_TASK INSTRUCTIONS_
Copy out each line of the data that holds the word "object".

_Items from a data source_

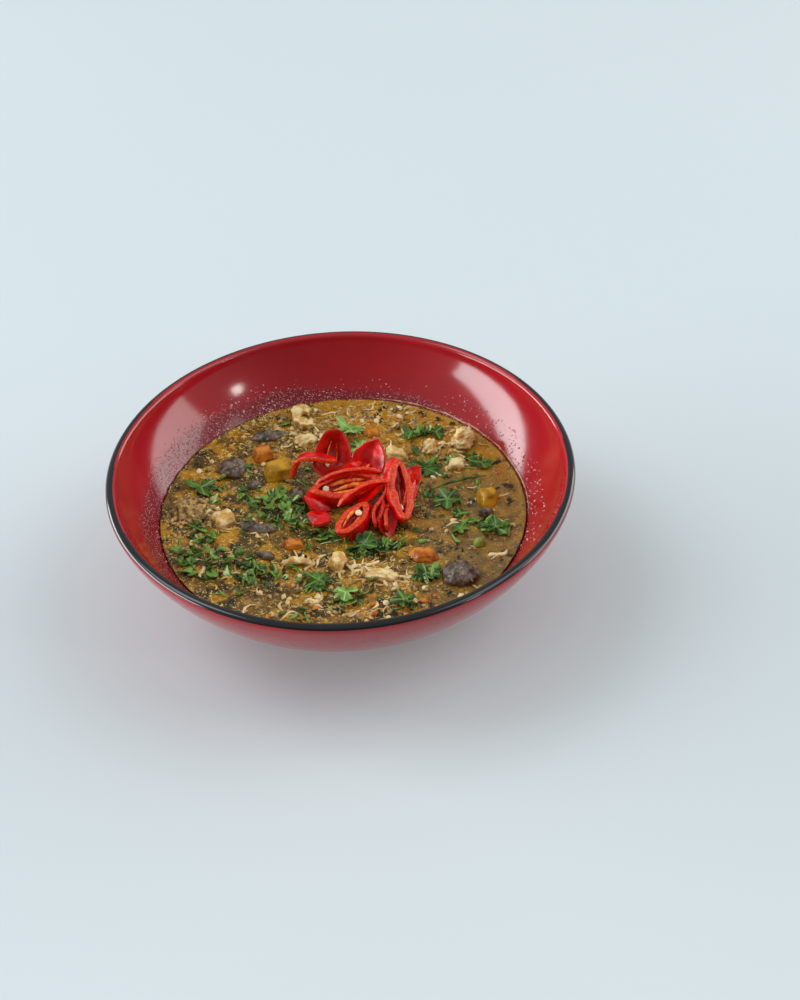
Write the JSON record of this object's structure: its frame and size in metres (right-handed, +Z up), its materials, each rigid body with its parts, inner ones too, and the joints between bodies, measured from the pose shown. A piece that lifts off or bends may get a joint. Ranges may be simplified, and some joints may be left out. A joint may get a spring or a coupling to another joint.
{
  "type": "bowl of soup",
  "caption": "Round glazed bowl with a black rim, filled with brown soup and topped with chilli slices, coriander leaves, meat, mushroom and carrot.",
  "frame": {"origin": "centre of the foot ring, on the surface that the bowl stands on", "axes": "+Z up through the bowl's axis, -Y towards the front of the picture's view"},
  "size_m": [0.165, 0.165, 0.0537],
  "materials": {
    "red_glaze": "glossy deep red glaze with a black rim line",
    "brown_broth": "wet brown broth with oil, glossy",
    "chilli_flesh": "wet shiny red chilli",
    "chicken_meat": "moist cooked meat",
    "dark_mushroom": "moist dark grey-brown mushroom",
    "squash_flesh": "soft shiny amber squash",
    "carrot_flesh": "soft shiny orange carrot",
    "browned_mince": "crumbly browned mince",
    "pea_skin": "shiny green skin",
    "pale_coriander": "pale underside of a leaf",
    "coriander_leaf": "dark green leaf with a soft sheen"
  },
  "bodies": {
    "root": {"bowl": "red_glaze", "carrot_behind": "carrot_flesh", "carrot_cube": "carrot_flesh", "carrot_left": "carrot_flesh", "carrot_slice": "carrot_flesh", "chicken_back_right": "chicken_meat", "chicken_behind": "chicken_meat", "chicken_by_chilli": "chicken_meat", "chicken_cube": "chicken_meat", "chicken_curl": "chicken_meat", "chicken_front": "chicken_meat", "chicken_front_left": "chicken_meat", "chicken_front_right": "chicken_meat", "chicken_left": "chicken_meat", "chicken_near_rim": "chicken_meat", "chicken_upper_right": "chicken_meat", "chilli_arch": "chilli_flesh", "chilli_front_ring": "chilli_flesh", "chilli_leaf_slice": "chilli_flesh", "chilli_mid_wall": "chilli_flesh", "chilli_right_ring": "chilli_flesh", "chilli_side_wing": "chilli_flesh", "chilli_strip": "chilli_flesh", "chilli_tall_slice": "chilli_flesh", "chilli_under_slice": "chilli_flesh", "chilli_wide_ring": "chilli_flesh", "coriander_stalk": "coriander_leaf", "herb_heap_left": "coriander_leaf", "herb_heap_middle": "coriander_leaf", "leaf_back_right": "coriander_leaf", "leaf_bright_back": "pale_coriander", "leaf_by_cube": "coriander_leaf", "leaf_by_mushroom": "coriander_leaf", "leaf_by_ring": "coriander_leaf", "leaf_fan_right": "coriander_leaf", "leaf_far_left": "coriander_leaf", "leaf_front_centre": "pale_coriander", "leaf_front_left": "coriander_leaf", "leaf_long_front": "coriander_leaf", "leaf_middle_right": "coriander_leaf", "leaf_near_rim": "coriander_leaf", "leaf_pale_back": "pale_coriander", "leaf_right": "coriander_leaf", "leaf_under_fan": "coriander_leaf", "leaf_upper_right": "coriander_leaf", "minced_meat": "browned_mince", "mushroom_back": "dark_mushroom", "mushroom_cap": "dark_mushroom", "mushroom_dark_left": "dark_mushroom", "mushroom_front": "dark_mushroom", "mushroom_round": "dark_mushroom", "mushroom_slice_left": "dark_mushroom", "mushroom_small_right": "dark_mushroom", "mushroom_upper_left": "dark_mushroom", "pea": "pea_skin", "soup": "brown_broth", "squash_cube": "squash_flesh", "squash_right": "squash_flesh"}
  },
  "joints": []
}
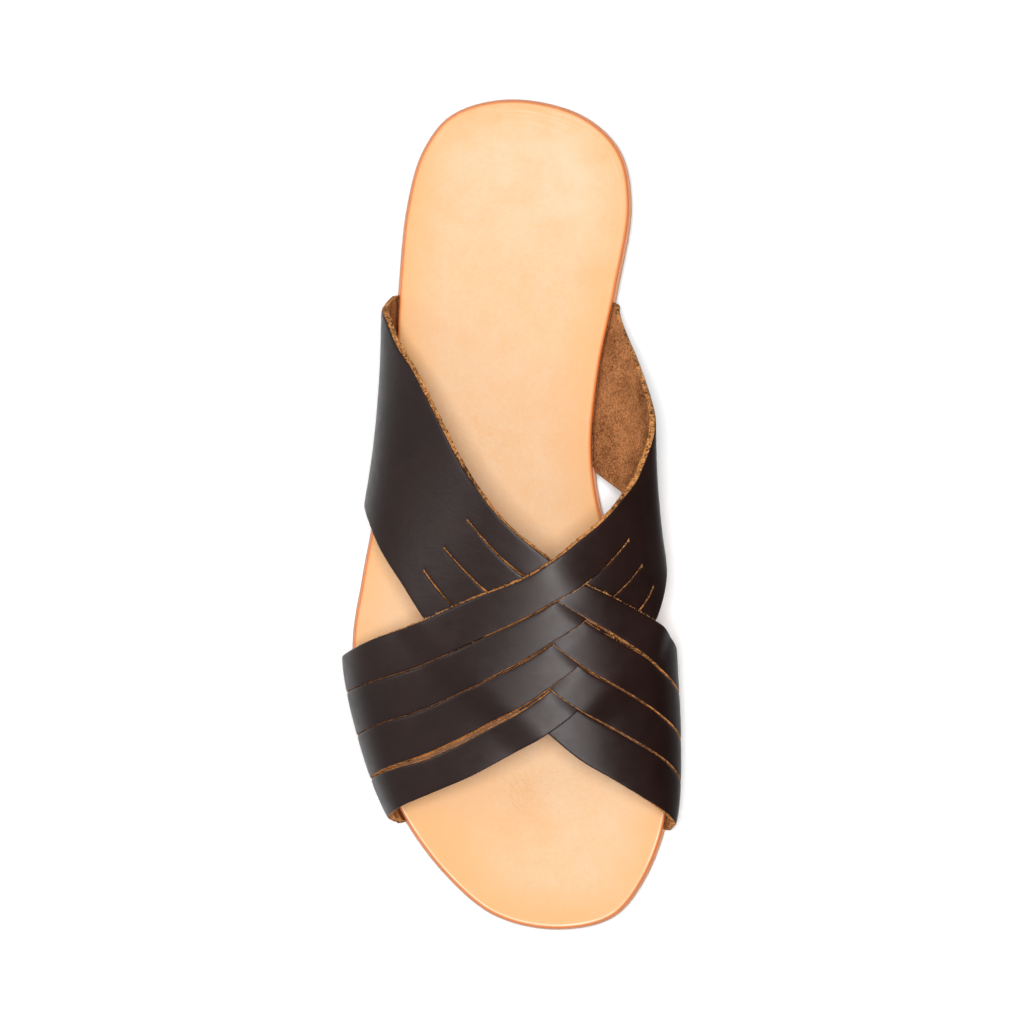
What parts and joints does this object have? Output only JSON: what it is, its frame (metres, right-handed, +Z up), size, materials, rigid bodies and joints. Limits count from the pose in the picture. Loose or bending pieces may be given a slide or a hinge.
==
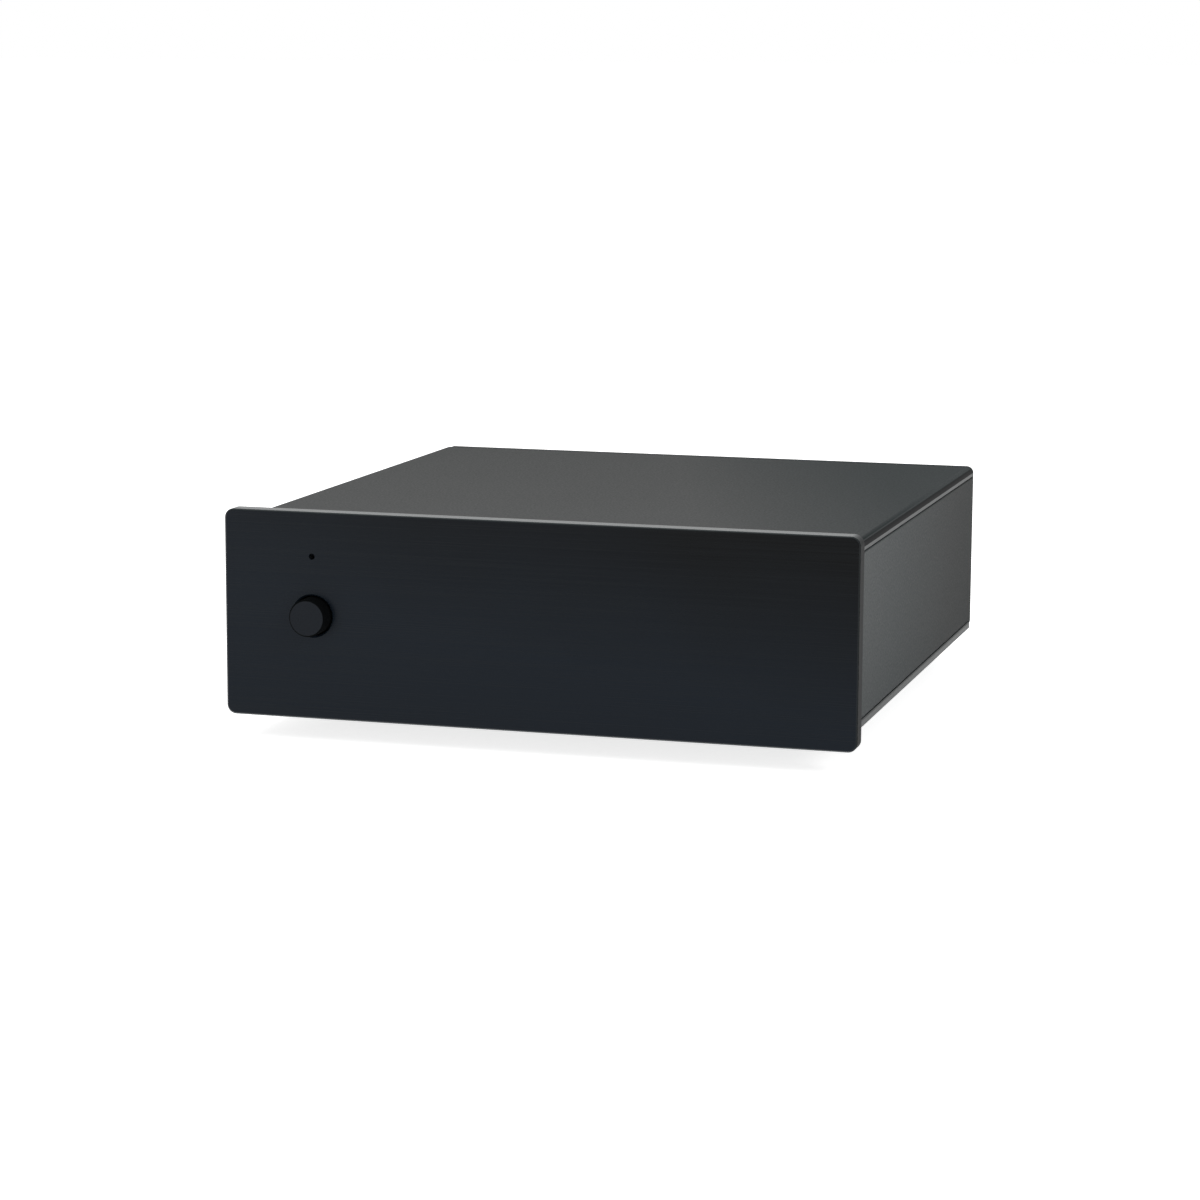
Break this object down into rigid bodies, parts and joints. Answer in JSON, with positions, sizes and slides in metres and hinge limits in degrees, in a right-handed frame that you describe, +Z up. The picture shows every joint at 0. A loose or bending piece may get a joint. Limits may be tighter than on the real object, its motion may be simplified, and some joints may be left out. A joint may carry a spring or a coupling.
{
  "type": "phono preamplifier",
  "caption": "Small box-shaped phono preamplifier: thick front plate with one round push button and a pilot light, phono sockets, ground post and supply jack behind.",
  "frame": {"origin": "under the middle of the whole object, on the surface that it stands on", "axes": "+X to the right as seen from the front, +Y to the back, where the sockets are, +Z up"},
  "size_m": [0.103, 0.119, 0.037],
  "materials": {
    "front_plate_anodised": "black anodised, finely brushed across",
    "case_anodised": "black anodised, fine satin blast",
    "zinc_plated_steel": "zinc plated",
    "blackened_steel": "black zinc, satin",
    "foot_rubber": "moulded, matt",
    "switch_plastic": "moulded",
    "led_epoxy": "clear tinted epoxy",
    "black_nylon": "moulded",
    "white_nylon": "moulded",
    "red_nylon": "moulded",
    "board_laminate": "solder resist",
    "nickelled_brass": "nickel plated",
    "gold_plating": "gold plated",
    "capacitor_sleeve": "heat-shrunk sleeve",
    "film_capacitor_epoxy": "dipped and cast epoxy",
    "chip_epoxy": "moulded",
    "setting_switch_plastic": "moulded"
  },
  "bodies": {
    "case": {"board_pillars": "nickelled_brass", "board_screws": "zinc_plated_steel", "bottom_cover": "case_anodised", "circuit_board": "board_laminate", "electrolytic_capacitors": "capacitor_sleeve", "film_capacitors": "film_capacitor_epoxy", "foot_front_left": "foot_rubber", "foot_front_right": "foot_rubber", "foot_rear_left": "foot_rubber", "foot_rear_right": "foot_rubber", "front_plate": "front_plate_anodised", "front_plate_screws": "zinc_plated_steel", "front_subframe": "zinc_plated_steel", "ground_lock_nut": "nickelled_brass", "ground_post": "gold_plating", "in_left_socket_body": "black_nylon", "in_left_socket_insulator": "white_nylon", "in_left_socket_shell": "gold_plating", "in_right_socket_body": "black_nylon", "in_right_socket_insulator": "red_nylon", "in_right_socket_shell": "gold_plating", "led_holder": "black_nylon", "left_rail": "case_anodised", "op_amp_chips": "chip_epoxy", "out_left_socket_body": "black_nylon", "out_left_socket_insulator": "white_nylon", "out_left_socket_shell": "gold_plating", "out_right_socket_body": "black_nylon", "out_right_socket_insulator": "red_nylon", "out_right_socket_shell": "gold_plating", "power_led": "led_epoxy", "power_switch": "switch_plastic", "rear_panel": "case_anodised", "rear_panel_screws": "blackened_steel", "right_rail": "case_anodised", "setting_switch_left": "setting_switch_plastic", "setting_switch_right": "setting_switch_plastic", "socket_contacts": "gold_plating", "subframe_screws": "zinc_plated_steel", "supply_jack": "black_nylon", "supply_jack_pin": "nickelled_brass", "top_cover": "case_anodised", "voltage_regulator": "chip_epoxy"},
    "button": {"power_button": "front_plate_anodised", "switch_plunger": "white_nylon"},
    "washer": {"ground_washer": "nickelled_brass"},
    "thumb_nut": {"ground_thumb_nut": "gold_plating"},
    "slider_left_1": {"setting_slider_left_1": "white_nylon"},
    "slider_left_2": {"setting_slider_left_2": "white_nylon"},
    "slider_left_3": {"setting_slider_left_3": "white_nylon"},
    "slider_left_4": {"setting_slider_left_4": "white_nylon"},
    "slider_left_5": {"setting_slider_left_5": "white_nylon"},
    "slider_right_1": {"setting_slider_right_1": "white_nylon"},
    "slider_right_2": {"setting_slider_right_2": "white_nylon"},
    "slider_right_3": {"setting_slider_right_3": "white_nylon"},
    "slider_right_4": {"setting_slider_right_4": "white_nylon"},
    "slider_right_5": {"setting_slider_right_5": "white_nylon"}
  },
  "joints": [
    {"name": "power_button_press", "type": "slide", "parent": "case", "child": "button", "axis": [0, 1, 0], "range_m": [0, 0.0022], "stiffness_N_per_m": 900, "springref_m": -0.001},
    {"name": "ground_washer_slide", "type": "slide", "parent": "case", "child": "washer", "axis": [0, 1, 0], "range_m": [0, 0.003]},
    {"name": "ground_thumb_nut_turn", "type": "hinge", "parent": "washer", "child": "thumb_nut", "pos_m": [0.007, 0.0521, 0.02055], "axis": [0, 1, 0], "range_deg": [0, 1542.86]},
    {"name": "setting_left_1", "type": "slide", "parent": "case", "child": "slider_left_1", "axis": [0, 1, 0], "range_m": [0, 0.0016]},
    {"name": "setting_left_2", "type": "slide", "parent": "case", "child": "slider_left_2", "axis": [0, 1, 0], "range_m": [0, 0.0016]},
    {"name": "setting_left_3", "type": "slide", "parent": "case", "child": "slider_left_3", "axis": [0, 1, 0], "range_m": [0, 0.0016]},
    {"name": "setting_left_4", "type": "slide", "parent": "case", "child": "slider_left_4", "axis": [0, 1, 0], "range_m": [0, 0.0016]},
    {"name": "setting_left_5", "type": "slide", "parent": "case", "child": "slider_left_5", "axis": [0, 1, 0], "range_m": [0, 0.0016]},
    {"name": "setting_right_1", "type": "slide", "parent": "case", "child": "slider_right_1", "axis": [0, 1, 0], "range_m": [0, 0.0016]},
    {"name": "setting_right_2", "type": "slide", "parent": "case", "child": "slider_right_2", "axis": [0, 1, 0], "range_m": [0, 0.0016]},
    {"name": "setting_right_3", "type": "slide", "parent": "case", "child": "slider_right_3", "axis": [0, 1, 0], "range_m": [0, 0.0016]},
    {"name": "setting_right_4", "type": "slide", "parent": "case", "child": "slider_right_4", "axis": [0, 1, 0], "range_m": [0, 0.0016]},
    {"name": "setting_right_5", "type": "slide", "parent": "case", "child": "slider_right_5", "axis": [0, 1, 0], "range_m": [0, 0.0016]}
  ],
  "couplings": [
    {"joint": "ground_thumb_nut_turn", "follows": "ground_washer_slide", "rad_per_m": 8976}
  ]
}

_WRITTEN RESPONSE_
Write the JSON record of this object's structure: its frame and size in metres (right-handed, +Z up), its materials, each rigid body with its parts, inner ones too, and the joints between bodies, measured from the pose shown. A piece that lifts off or bends may get a joint. Ranges may be simplified, and some joints may be left out. A joint may get a spring or a coupling to another joint.
What parts and joints does this object have? Output only JSON: what it is, its frame (metres, right-handed, +Z up), size, materials, rigid bodies and joints. Limits count from the pose in the picture. Loose or bending pieces may be given a slide or a hinge.
Break this object down into rigid bodies, parts and joints. Answer in JSON, with positions, sizes and slides in metres and hinge limits in degrees, in a right-handed frame that you describe, +Z up. The picture shows every joint at 0. A loose or bending piece may get a joint. Limits may be tighter than on the real object, its motion may be simplified, and some joints may be left out. A joint may carry a spring or a coupling.
  "frame": {"origin": "under the middle of the whole object, on the surface that it stands on", "axes": "+X to the right as seen from the front, +Y to the back, where the sockets are, +Z up"},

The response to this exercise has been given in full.